Short problem: Below you will find a set of lines. Repeat them all exactly.

Data:
BEGIN
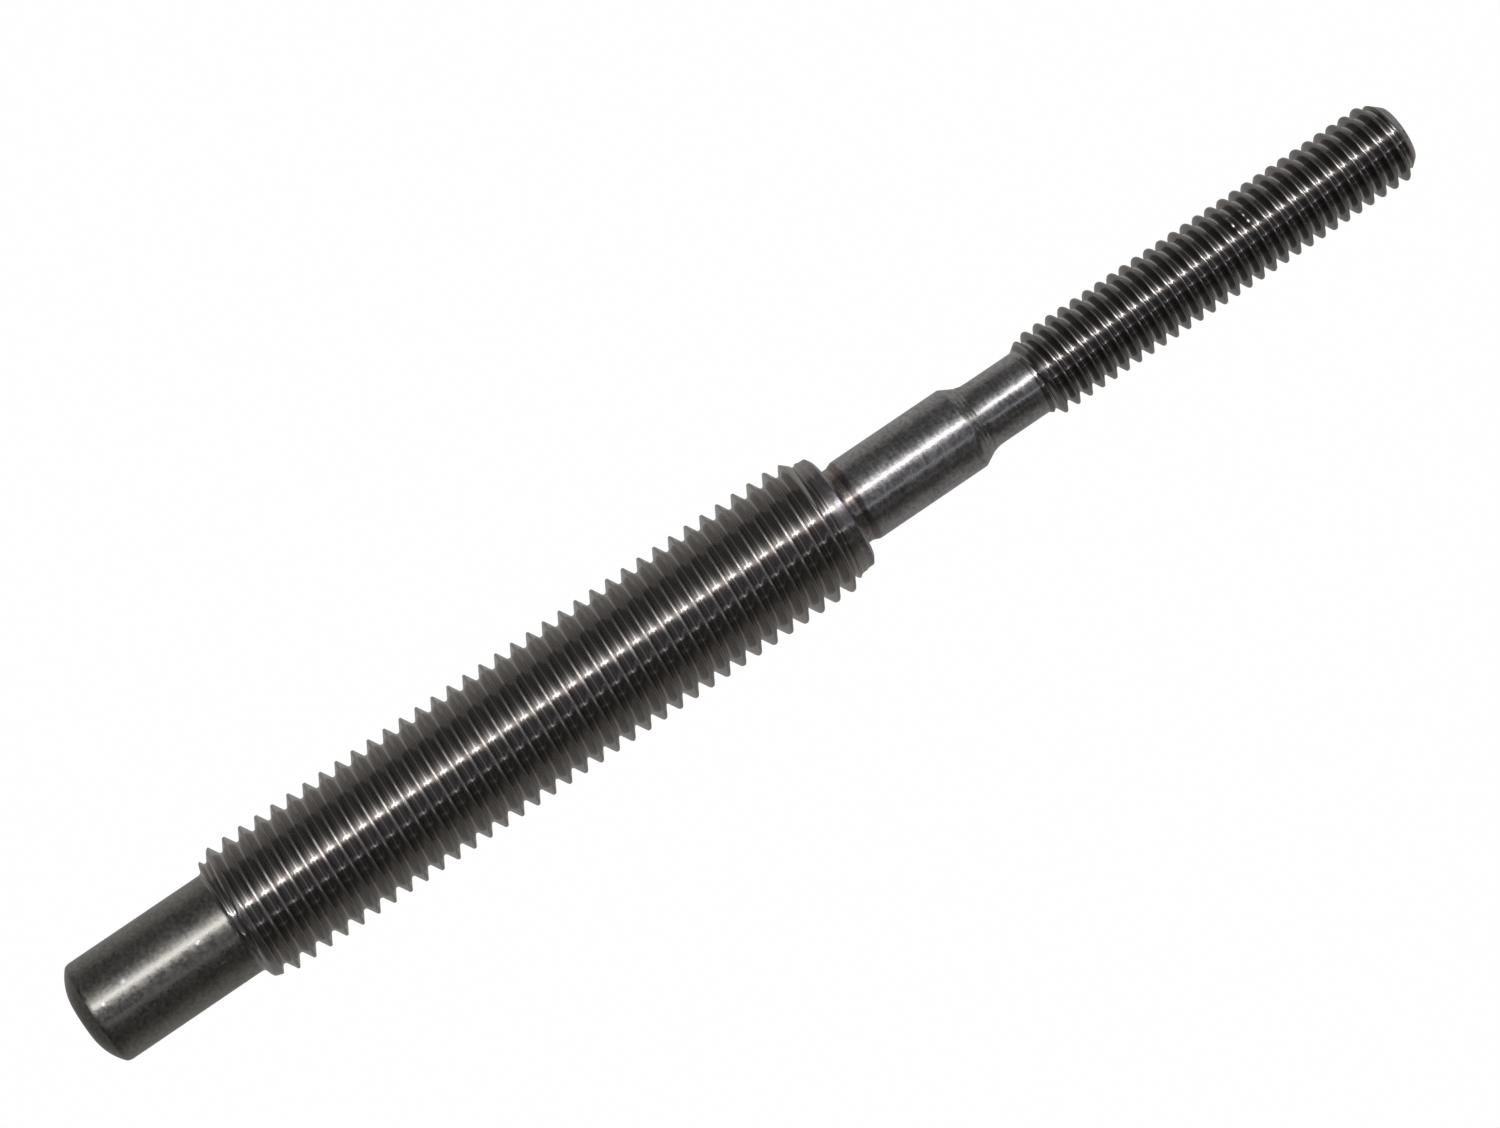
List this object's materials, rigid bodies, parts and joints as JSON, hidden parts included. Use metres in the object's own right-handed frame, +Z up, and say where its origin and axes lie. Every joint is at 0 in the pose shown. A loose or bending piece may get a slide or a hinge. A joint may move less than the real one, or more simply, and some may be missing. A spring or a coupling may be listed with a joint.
{
  "type": "threaded spindle",
  "caption": "Slim one-piece steel spindle with a plain pilot, a left-hand thread, a shoulder and shank, and a smaller right-hand thread.",
  "frame": {"origin": "centre of the flat end face of the plain pilot, on the spindle's axis", "axes": "+X along the spindle's axis from the pilot towards the small thread; +Z up; +Y sideways"},
  "size_m": [0.0838, 0.0078, 0.0078],
  "materials": {
    "turned_steel": "dark, lightly oiled turned steel with fine tool marks round the plain diameters"
  },
  "bodies": {
    "root": {"threaded_spindle": "turned_steel"}
  },
  "joints": []
}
END
Solution:
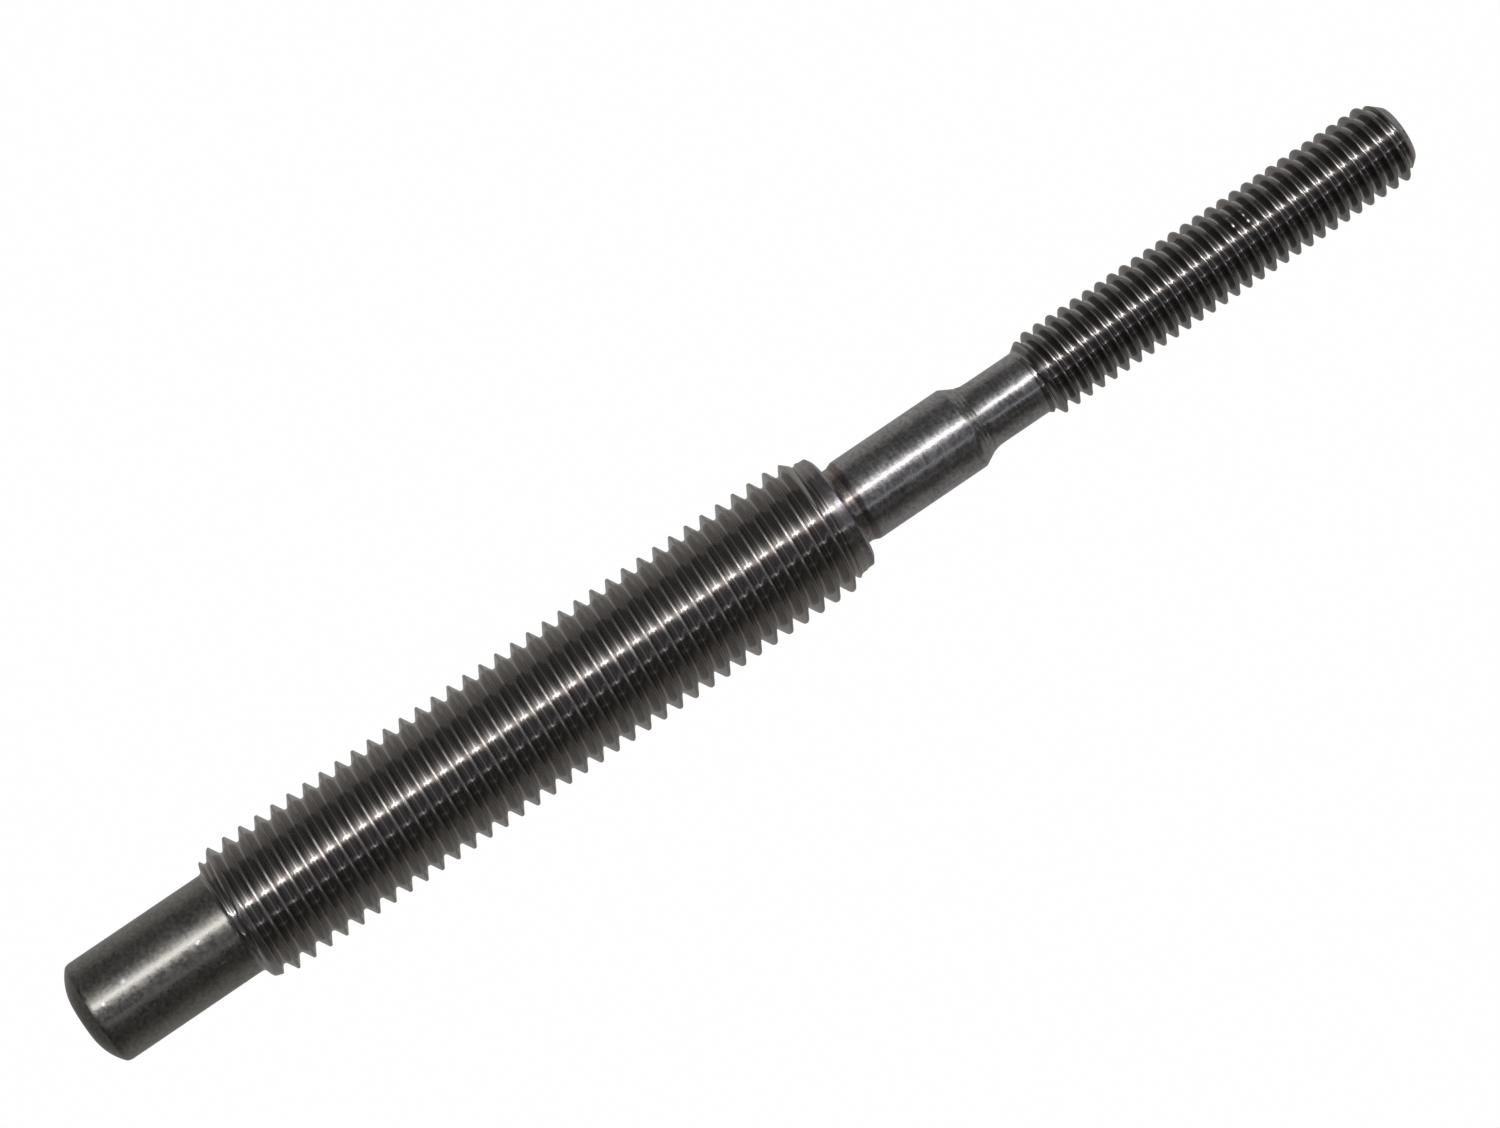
List this object's materials, rigid bodies, parts and joints as JSON, hidden parts included. Use metres in the object's own right-handed frame, +Z up, and say where its origin and axes lie. Every joint is at 0 in the pose shown. A loose or bending piece may get a slide or a hinge. A joint may move less than the real one, or more simply, and some may be missing. A spring or a coupling may be listed with a joint.
{
  "type": "threaded spindle",
  "caption": "Slim one-piece steel spindle with a plain pilot, a left-hand thread, a shoulder and shank, and a smaller right-hand thread.",
  "frame": {"origin": "centre of the flat end face of the plain pilot, on the spindle's axis", "axes": "+X along the spindle's axis from the pilot towards the small thread; +Z up; +Y sideways"},
  "size_m": [0.0838, 0.0078, 0.0078],
  "materials": {
    "turned_steel": "dark, lightly oiled turned steel with fine tool marks round the plain diameters"
  },
  "bodies": {
    "root": {"threaded_spindle": "turned_steel"}
  },
  "joints": []
}